I would then like to replace the stock amp with two amps, one for all the speakers, and one dedicated to a new 10" sub that will be mounted as the current sub is. I am looking at a JL sub, and am still shopping for new speakers, which I think I am ok on. What I need help on is the wiring of the two amps in place of the current one, and mounting the new 10" sub. Here are my questions:

1) will any 10" sub fit into the place of the current one? Or would it be better to take out the stock enclosure(if possible)
2) The current amp....how hard will it be to re-wire everything? I have a self-acclaimed car audio expert friend helping me, but is there any pitfalls we should be aware of before diving ahead with this?

3) What are your recommendations for the sub and the amps?

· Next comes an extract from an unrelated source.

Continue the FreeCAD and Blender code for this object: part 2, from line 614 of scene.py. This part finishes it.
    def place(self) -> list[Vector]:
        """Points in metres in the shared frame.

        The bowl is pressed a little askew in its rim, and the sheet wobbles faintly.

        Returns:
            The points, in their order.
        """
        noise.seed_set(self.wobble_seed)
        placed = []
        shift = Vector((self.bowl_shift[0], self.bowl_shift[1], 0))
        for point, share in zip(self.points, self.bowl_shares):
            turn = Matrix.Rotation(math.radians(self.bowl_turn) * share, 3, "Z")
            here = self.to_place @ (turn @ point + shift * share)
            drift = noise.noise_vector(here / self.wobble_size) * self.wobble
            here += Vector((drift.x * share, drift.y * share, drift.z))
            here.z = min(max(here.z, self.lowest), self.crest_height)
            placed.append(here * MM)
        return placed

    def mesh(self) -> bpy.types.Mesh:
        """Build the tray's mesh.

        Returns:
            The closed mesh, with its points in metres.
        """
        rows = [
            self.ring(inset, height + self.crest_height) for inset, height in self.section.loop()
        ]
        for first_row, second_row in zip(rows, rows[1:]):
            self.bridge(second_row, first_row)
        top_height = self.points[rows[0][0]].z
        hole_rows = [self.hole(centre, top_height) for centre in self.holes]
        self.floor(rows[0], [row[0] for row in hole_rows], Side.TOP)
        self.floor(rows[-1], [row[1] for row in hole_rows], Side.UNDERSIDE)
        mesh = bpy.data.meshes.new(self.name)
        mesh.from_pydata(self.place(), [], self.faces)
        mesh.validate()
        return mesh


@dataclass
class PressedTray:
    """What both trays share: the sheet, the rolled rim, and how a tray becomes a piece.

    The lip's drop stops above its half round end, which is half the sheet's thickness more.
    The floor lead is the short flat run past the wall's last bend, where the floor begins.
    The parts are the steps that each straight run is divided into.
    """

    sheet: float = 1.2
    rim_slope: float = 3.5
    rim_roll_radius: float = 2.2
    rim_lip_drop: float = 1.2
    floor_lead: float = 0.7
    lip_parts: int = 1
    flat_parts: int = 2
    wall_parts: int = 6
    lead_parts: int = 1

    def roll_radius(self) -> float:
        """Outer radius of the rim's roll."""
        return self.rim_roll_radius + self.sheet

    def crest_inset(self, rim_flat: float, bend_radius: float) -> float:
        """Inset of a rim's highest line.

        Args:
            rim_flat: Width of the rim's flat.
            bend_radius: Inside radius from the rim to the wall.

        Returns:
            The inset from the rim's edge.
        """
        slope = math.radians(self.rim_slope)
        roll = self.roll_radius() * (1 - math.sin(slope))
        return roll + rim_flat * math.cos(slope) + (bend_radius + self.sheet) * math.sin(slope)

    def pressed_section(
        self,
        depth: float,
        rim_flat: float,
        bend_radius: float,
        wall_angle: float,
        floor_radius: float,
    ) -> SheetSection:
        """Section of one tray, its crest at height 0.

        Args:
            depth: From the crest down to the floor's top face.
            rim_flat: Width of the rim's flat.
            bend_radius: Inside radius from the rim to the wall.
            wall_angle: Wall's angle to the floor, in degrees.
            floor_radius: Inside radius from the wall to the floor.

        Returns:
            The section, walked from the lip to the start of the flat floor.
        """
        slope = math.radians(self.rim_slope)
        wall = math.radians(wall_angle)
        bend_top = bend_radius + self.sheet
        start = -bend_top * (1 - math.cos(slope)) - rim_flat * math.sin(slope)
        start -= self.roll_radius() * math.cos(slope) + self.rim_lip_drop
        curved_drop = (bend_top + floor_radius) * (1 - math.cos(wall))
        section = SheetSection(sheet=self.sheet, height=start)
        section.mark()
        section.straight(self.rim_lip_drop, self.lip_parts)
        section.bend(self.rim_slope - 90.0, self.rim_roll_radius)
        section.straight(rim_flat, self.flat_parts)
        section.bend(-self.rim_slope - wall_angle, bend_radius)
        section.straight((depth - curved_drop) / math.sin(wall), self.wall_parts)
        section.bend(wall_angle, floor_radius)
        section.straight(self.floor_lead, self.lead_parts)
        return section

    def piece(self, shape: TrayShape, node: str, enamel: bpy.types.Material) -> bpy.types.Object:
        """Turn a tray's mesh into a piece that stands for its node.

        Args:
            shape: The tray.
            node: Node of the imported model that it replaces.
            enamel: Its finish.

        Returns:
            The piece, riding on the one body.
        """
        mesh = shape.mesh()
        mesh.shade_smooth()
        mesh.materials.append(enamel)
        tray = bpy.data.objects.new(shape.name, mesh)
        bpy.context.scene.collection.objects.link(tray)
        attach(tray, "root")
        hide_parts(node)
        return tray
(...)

I am looking at getting somewhat high-end stuff(price-wise), but I dont want to get too ridiculous with this stuff. <400 for a sub(JL W7... :thumbup and <500 for the two amps.


----------



## Ninety-Nine SE-L (May 5, 2002)

I'm not exactly sure how the RF package is wired up, but alot of times when people get the upgraded audio package (like the bose in the Maxima or your model), you have to go the whole nine yards and replace all the audio equipment to upgrade.


----------



## chimmike (Oct 17, 2002)

you've got to completely re-do the whole system with the RF, it's a big pain in the ass. Check b15sentra.net for writeups and stuff.

A lot of people have found out the RF package is crappy, and wanted to upgrade, and ended up tearing it all out.


----------



## SuperAkuma (Jul 23, 2003)

I replaced my HU and replaced my stock sub with another 8' sub and powered that with an amp. I didnt replace my speakers yet because I dont have the money to do it, and they still sound find to me.

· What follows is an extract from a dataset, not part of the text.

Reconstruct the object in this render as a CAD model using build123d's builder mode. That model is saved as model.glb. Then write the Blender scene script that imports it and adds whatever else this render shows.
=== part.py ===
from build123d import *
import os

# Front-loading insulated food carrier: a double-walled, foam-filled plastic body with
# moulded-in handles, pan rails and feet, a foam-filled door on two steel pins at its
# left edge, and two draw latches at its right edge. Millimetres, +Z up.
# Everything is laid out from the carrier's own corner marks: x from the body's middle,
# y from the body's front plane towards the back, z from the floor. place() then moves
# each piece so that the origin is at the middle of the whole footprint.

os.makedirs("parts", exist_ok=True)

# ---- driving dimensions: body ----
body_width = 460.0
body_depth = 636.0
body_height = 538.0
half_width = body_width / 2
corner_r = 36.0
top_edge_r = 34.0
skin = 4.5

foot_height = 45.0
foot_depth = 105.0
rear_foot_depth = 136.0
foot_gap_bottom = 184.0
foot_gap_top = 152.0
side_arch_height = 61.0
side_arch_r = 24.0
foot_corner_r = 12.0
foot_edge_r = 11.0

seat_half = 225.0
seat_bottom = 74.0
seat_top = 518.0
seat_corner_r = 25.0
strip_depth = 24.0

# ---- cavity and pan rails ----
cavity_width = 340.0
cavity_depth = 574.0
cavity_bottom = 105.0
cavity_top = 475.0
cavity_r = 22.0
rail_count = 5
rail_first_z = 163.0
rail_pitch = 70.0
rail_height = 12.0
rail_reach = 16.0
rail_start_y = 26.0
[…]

When I replaced my HU I didnt really have any problems with hooking it up. I just matched color and everything ended up right. I didnt experance any hissing or anything like some people said that I would because of the double ampping. The only thing that I notice is the when I turn up the speaker I can only go up to about 20 or so before the speakers sound bad. The deck can go up to 62. The reason for this is not because stock speakers suck but like I said my speakers are double ampped.

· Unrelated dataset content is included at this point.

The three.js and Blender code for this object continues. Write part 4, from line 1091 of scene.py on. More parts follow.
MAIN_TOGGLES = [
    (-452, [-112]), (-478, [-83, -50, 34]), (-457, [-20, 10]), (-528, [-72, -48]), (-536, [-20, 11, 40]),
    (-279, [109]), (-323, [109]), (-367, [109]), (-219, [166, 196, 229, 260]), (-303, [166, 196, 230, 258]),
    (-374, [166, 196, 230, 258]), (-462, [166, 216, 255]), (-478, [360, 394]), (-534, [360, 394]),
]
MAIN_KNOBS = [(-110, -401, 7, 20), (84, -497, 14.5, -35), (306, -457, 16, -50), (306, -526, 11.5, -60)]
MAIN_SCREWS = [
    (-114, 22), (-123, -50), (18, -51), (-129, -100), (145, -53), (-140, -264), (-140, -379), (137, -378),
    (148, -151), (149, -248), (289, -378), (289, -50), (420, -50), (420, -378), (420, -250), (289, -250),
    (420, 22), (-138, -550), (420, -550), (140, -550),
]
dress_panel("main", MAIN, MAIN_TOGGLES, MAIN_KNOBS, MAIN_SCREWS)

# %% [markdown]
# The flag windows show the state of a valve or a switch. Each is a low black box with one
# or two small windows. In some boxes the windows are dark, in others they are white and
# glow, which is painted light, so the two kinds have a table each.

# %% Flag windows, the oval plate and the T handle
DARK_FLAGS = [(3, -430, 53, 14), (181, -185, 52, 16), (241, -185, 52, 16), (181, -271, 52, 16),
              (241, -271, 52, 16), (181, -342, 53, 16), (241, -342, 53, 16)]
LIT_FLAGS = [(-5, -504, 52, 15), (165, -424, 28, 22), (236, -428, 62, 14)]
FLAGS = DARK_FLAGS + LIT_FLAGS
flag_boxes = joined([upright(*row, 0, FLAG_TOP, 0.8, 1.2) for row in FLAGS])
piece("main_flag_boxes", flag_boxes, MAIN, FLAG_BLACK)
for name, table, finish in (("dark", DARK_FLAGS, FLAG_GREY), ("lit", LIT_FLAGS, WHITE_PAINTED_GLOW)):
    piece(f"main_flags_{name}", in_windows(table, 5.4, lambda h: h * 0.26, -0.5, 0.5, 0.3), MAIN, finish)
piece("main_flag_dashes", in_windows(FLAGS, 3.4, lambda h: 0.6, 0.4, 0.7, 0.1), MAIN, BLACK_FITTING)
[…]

Not all 10' sub will fit in stock box because some sub need more than .5 cubic feet of space.( I think thats how big our box is)

Here is a write-up that I did on another message board. 
http://forums.thevboard.com/viewtopic.php?t=29656
Im not sure if that will help you are not


----------



## chimmike (Oct 17, 2002)

don't use the stock plastic pos box for any sub other than the stocker!!!!!


----------



## Brad67 (Apr 30, 2002)

A JL W7 is going to need much more air space than your stock box can provide.. build a new box to JL specs.


----------



## jtopping (Mar 11, 2004)

**

ripping out all stock audio stuff, except rear speakers

gonna put in the following:
JL 500-5 Amp
JL 10W3 with custom box sub
two focal 165's(the new ones) for the front door and pillars
and putting in my alpine 7894 HU


----------



## jtopping (Mar 11, 2004)

Ok, installed my HU today, no major distortion of sound, all is well.

now to move on the to the big stuff.


----------